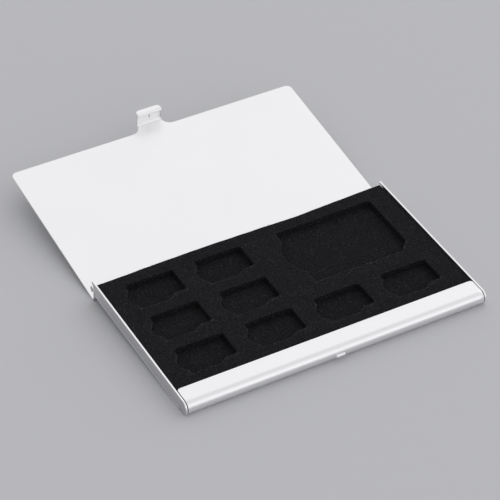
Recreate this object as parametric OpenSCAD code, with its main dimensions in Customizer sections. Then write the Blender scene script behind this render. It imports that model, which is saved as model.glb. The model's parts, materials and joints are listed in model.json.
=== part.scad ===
// Thin sheet aluminium case for flat memory cards. The lid is shown open.
// Case frame: X to the right, Y to the rear, Z up, underside of the tray at Z = 0,
// Y = 0 in the middle of the visible foam. All sizes are in mm.
// stand() then sets the case on its front round and on the heel of the open lid.

/* [Case] */
// Width over both side plates
case_w = 97.8; // [96.6:0.2:101]
// Height of the tray, and of the side plates' top edges, over the underside
tray_h = 4.6; // [4.6:0.1:5.6]
// From the tray's foremost point to the hinge axis
hinge_reach = 58.7; // [57.9:0.1:61]
// Thickness of the tray's and the lid's sheet
sheet_t = 0.5; // [0.4:0.05:0.6]
// Thickness of a side plate
plate_t = 0.6; // [0.5:0.05:0.8]
// Depth of the lip that folds back over the front of the tray
lip_d = 7.7; // [7:0.1:9]
// Radius of the lip's two rear corners
lip_corner_r = 1; // [0.5:0.1:2]
// Gap between each end of the lip and its side plate
lip_gap = 0.2; // [0.1:0.05:0.3]
// Reach of the foot on which a side plate stands on the tray's floor
foot_w = 2.5; // [1.5:0.1:3]

/* [Hinge] */
// Outer radius of the hinge knuckles
barrel_r = 1.25; // [1.15:0.05:1.35]
// How far the knuckles stand clear of whatever the tray's floor lies on
knuckle_lift = 0.05; // [0.02:0.01:0.1]
// Radius of the hinge pin
pin_r = 0.7; // [0.5:0.05:0.7]
// Radial clearance between the pin and the knuckles
pin_clear = 0.05; // [0.02:0.01:0.08]
// Gap between neighbouring knuckles
knuckle_gap = 0.25; // [0.15:0.05:0.5]
// How far the lid swings from closed to its open stop, in degrees
open_angle = 173.4; // [150:0.1:176]
// How far the beak of a side plate reaches behind the hinge axis
beak_d = 0.35; // [0.1:0.05:0.4]
// Clearance of tray and plates around the knuckles
knuckle_room = 0.25; // [0.2:0.05:0.3]

/* [Lid] */
// How far the closed lid's front edge stops short of the tray's foremost point
lid_setback = 1.9; // [1.5:0.1:2.7]
// Gap between the closed lid and the side plates' top edges
lid_gap = 0.08; // [0.05:0.01:0.2]
// Radius of the lid's two front corners
lid_corner_r = 1.8; // [0.8:0.1:4]
// Outer radius of the bend between the lid and its back wall
heel_r = 1.2; // [0.8:0.1:1.6]

/* [Latch] */
// Width of the snap tab
tab_w = 8.3; // [6:0.1:14]
// Clear space between the tab's wall and the tray's front
tab_space = 1.2; // [1.1:0.1:2]
// Depth of the tab's wall, from the lid's inner face to the finger lift's face
tab_drop = 4.6; // [4.2:0.1:4.6]
// How far the bead at the foot of the tab's wall stands in from the wall
ridge_h = 0.4; // [0.2:0.05:0.45]
// Inner face's radius round that bead
bead_r = 0.65; // [0.6:0.05:0.75]
// Length of the finger lift at the end of the tab
flare_d = 1.3; // [1:0.1:4]
// Radius where the tab's sides run out into the lid's edge
tab_fillet = 3; // [1.5:0.1:4]
// Inner radius of the bend between the lid and the tab's wall
tab_bend_r = 0.8; // [0.4:0.05:0.9]
// Radius of the finger lift's two corners
lift_corner_r = 1.2; // [0.6:0.1:1.3]
// Width of the short slot in the tab's wall
slot_w = 0.5; // [0.4:0.1:1]
// Height of that slot
slot_h = 1.8; // [1:0.1:2.2]
// Height of the slot's lower end over the finger lift's face
slot_z = 0.9; // [0.8:0.1:1.2]
// How far the nub stands out of the tray's front
nub_out = 0.5; // [0.3:0.05:0.6]
// Length of the nub
nub_w = 3.3; // [2:0.1:6]
// Radius of the nub's rounded ridge
nub_r = 0.55; // [0.5:0.05:0.6]

/* [Foam] */
// Depth of the foam's top face below the side plates' top edges
foam_drop = 0.5; // [0.5:0.05:0.7]
// How far the foam reaches in under the lip
foam_tuck = 3.1; // [1:0.1:3.3]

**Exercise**
Repeat the material from above exactly, word for word.

**Exercise solution**
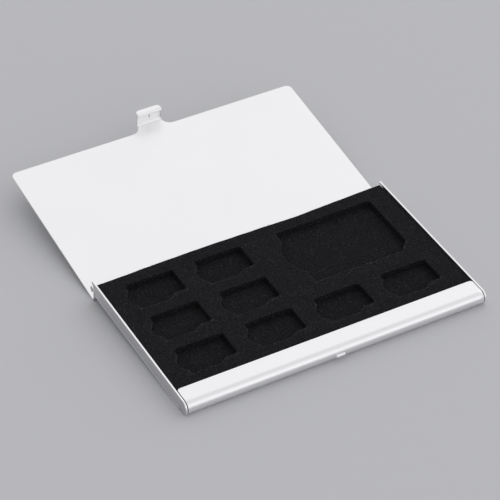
Recreate this object as parametric OpenSCAD code, with its main dimensions in Customizer sections. Then write the Blender scene script behind this render. It imports that model, which is saved as model.glb. The model's parts, materials and joints are listed in model.json.
=== part.scad ===
// Thin sheet aluminium case for flat memory cards. The lid is shown open.
// Case frame: X to the right, Y to the rear, Z up, underside of the tray at Z = 0,
// Y = 0 in the middle of the visible foam. All sizes are in mm.
// stand() then sets the case on its front round and on the heel of the open lid.

/* [Case] */
// Width over both side plates
case_w = 97.8; // [96.6:0.2:101]
// Height of the tray, and of the side plates' top edges, over the underside
tray_h = 4.6; // [4.6:0.1:5.6]
// From the tray's foremost point to the hinge axis
hinge_reach = 58.7; // [57.9:0.1:61]
// Thickness of the tray's and the lid's sheet
sheet_t = 0.5; // [0.4:0.05:0.6]
// Thickness of a side plate
plate_t = 0.6; // [0.5:0.05:0.8]
// Depth of the lip that folds back over the front of the tray
lip_d = 7.7; // [7:0.1:9]
// Radius of the lip's two rear corners
lip_corner_r = 1; // [0.5:0.1:2]
// Gap between each end of the lip and its side plate
lip_gap = 0.2; // [0.1:0.05:0.3]
// Reach of the foot on which a side plate stands on the tray's floor
foot_w = 2.5; // [1.5:0.1:3]

/* [Hinge] */
// Outer radius of the hinge knuckles
barrel_r = 1.25; // [1.15:0.05:1.35]
// How far the knuckles stand clear of whatever the tray's floor lies on
knuckle_lift = 0.05; // [0.02:0.01:0.1]
// Radius of the hinge pin
pin_r = 0.7; // [0.5:0.05:0.7]
// Radial clearance between the pin and the knuckles
pin_clear = 0.05; // [0.02:0.01:0.08]
// Gap between neighbouring knuckles
knuckle_gap = 0.25; // [0.15:0.05:0.5]
// How far the lid swings from closed to its open stop, in degrees
open_angle = 173.4; // [150:0.1:176]
// How far the beak of a side plate reaches behind the hinge axis
beak_d = 0.35; // [0.1:0.05:0.4]
// Clearance of tray and plates around the knuckles
knuckle_room = 0.25; // [0.2:0.05:0.3]

/* [Lid] */
// How far the closed lid's front edge stops short of the tray's foremost point
lid_setback = 1.9; // [1.5:0.1:2.7]
// Gap between the closed lid and the side plates' top edges
lid_gap = 0.08; // [0.05:0.01:0.2]
// Radius of the lid's two front corners
lid_corner_r = 1.8; // [0.8:0.1:4]
// Outer radius of the bend between the lid and its back wall
heel_r = 1.2; // [0.8:0.1:1.6]

/* [Latch] */
// Width of the snap tab
tab_w = 8.3; // [6:0.1:14]
// Clear space between the tab's wall and the tray's front
tab_space = 1.2; // [1.1:0.1:2]
// Depth of the tab's wall, from the lid's inner face to the finger lift's face
tab_drop = 4.6; // [4.2:0.1:4.6]
// How far the bead at the foot of the tab's wall stands in from the wall
ridge_h = 0.4; // [0.2:0.05:0.45]
// Inner face's radius round that bead
bead_r = 0.65; // [0.6:0.05:0.75]
// Length of the finger lift at the end of the tab
flare_d = 1.3; // [1:0.1:4]
// Radius where the tab's sides run out into the lid's edge
tab_fillet = 3; // [1.5:0.1:4]
// Inner radius of the bend between the lid and the tab's wall
tab_bend_r = 0.8; // [0.4:0.05:0.9]
// Radius of the finger lift's two corners
lift_corner_r = 1.2; // [0.6:0.1:1.3]
// Width of the short slot in the tab's wall
slot_w = 0.5; // [0.4:0.1:1]
// Height of that slot
slot_h = 1.8; // [1:0.1:2.2]
// Height of the slot's lower end over the finger lift's face
slot_z = 0.9; // [0.8:0.1:1.2]
// How far the nub stands out of the tray's front
nub_out = 0.5; // [0.3:0.05:0.6]
// Length of the nub
nub_w = 3.3; // [2:0.1:6]
// Radius of the nub's rounded ridge
nub_r = 0.55; // [0.5:0.05:0.6]

/* [Foam] */
// Depth of the foam's top face below the side plates' top edges
foam_drop = 0.5; // [0.5:0.05:0.7]
// How far the foam reaches in under the lip
foam_tuck = 3.1; // [1:0.1:3.3]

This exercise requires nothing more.